── Data shown ──
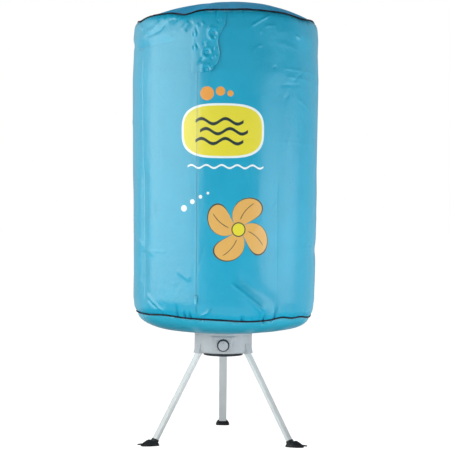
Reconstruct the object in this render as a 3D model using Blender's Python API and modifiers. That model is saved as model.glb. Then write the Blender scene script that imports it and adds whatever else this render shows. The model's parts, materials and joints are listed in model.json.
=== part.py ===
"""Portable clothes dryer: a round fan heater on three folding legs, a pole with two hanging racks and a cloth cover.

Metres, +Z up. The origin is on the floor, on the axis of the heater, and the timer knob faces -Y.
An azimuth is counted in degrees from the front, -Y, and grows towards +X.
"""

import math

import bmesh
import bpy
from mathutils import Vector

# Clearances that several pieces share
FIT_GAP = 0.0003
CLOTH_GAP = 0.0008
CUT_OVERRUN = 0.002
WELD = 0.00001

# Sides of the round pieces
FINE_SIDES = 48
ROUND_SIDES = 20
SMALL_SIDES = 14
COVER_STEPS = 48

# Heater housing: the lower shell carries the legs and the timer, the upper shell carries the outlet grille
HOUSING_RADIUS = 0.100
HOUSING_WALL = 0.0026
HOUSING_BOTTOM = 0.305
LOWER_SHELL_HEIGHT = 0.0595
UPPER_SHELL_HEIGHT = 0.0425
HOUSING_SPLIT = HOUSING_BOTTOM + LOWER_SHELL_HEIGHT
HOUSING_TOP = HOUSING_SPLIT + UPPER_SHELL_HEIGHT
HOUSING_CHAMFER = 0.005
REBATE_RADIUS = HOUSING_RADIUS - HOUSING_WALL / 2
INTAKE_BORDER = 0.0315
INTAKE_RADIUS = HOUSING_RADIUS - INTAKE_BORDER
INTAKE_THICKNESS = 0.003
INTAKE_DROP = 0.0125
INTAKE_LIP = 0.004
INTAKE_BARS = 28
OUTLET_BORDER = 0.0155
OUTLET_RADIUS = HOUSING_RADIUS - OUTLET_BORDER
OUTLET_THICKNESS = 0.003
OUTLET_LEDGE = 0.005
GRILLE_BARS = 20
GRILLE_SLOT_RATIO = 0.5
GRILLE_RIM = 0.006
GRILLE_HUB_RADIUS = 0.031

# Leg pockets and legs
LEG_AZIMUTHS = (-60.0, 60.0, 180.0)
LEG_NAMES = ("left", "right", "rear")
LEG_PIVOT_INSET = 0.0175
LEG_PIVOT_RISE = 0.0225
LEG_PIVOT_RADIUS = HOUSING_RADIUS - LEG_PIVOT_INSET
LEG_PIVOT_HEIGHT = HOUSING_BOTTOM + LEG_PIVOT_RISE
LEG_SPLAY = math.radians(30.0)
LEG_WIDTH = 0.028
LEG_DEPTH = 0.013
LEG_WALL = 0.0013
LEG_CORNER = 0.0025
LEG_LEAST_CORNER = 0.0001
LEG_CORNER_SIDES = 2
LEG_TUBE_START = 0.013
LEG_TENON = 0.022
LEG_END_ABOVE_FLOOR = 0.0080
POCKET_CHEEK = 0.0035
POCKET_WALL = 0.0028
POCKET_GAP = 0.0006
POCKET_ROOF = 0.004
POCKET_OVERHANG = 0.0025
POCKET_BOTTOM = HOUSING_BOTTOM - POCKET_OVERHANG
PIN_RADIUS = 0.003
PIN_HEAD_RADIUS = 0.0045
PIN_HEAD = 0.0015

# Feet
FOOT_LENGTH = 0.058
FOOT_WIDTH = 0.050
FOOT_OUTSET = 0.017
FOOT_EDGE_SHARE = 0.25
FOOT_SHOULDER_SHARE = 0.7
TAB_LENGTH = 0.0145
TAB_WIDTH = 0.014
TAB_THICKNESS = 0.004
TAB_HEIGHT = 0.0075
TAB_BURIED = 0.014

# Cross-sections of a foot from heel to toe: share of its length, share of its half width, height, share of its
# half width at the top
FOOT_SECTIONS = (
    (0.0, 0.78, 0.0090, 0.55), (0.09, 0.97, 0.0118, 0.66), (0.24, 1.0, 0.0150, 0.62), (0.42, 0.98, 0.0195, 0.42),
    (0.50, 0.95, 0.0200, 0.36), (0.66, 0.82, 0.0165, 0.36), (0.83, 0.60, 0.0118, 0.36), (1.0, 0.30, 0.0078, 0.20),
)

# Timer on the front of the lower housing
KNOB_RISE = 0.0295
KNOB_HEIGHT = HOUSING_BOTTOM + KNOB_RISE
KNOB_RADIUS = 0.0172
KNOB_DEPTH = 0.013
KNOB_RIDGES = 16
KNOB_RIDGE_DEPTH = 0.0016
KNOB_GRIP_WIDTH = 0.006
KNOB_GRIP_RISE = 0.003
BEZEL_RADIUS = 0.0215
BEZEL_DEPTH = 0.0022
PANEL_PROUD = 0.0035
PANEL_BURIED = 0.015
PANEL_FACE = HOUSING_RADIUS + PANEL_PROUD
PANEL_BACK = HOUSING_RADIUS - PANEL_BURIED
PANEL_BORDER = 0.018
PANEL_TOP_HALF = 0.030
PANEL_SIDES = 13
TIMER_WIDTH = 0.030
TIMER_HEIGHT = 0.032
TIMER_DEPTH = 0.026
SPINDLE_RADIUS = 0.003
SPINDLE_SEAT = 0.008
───
▸ Requirements
Print the complete listing again, exactly as it stands.

▸ Response
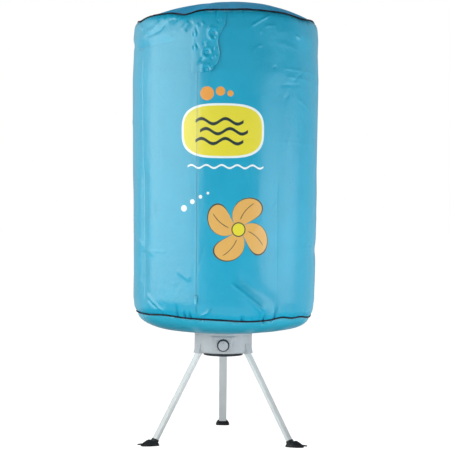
Reconstruct the object in this render as a 3D model using Blender's Python API and modifiers. That model is saved as model.glb. Then write the Blender scene script that imports it and adds whatever else this render shows. The model's parts, materials and joints are listed in model.json.
=== part.py ===
"""Portable clothes dryer: a round fan heater on three folding legs, a pole with two hanging racks and a cloth cover.

Metres, +Z up. The origin is on the floor, on the axis of the heater, and the timer knob faces -Y.
An azimuth is counted in degrees from the front, -Y, and grows towards +X.
"""

import math

import bmesh
import bpy
from mathutils import Vector

# Clearances that several pieces share
FIT_GAP = 0.0003
CLOTH_GAP = 0.0008
CUT_OVERRUN = 0.002
WELD = 0.00001

# Sides of the round pieces
FINE_SIDES = 48
ROUND_SIDES = 20
SMALL_SIDES = 14
COVER_STEPS = 48

# Heater housing: the lower shell carries the legs and the timer, the upper shell carries the outlet grille
HOUSING_RADIUS = 0.100
HOUSING_WALL = 0.0026
HOUSING_BOTTOM = 0.305
LOWER_SHELL_HEIGHT = 0.0595
UPPER_SHELL_HEIGHT = 0.0425
HOUSING_SPLIT = HOUSING_BOTTOM + LOWER_SHELL_HEIGHT
HOUSING_TOP = HOUSING_SPLIT + UPPER_SHELL_HEIGHT
HOUSING_CHAMFER = 0.005
REBATE_RADIUS = HOUSING_RADIUS - HOUSING_WALL / 2
INTAKE_BORDER = 0.0315
INTAKE_RADIUS = HOUSING_RADIUS - INTAKE_BORDER
INTAKE_THICKNESS = 0.003
INTAKE_DROP = 0.0125
INTAKE_LIP = 0.004
INTAKE_BARS = 28
OUTLET_BORDER = 0.0155
OUTLET_RADIUS = HOUSING_RADIUS - OUTLET_BORDER
OUTLET_THICKNESS = 0.003
OUTLET_LEDGE = 0.005
GRILLE_BARS = 20
GRILLE_SLOT_RATIO = 0.5
GRILLE_RIM = 0.006
GRILLE_HUB_RADIUS = 0.031

# Leg pockets and legs
LEG_AZIMUTHS = (-60.0, 60.0, 180.0)
LEG_NAMES = ("left", "right", "rear")
LEG_PIVOT_INSET = 0.0175
LEG_PIVOT_RISE = 0.0225
LEG_PIVOT_RADIUS = HOUSING_RADIUS - LEG_PIVOT_INSET
LEG_PIVOT_HEIGHT = HOUSING_BOTTOM + LEG_PIVOT_RISE
LEG_SPLAY = math.radians(30.0)
LEG_WIDTH = 0.028
LEG_DEPTH = 0.013
LEG_WALL = 0.0013
LEG_CORNER = 0.0025
LEG_LEAST_CORNER = 0.0001
LEG_CORNER_SIDES = 2
LEG_TUBE_START = 0.013
LEG_TENON = 0.022
LEG_END_ABOVE_FLOOR = 0.0080
POCKET_CHEEK = 0.0035
POCKET_WALL = 0.0028
POCKET_GAP = 0.0006
POCKET_ROOF = 0.004
POCKET_OVERHANG = 0.0025
POCKET_BOTTOM = HOUSING_BOTTOM - POCKET_OVERHANG
PIN_RADIUS = 0.003
PIN_HEAD_RADIUS = 0.0045
PIN_HEAD = 0.0015

# Feet
FOOT_LENGTH = 0.058
FOOT_WIDTH = 0.050
FOOT_OUTSET = 0.017
FOOT_EDGE_SHARE = 0.25
FOOT_SHOULDER_SHARE = 0.7
TAB_LENGTH = 0.0145
TAB_WIDTH = 0.014
TAB_THICKNESS = 0.004
TAB_HEIGHT = 0.0075
TAB_BURIED = 0.014

# Cross-sections of a foot from heel to toe: share of its length, share of its half width, height, share of its
# half width at the top
FOOT_SECTIONS = (
    (0.0, 0.78, 0.0090, 0.55), (0.09, 0.97, 0.0118, 0.66), (0.24, 1.0, 0.0150, 0.62), (0.42, 0.98, 0.0195, 0.42),
    (0.50, 0.95, 0.0200, 0.36), (0.66, 0.82, 0.0165, 0.36), (0.83, 0.60, 0.0118, 0.36), (1.0, 0.30, 0.0078, 0.20),
)

# Timer on the front of the lower housing
KNOB_RISE = 0.0295
KNOB_HEIGHT = HOUSING_BOTTOM + KNOB_RISE
KNOB_RADIUS = 0.0172
KNOB_DEPTH = 0.013
KNOB_RIDGES = 16
KNOB_RIDGE_DEPTH = 0.0016
KNOB_GRIP_WIDTH = 0.006
KNOB_GRIP_RISE = 0.003
BEZEL_RADIUS = 0.0215
BEZEL_DEPTH = 0.0022
PANEL_PROUD = 0.0035
PANEL_BURIED = 0.015
PANEL_FACE = HOUSING_RADIUS + PANEL_PROUD
PANEL_BACK = HOUSING_RADIUS - PANEL_BURIED
PANEL_BORDER = 0.018
PANEL_TOP_HALF = 0.030
PANEL_SIDES = 13
TIMER_WIDTH = 0.030
TIMER_HEIGHT = 0.032
TIMER_DEPTH = 0.026
SPINDLE_RADIUS = 0.003
SPINDLE_SEAT = 0.008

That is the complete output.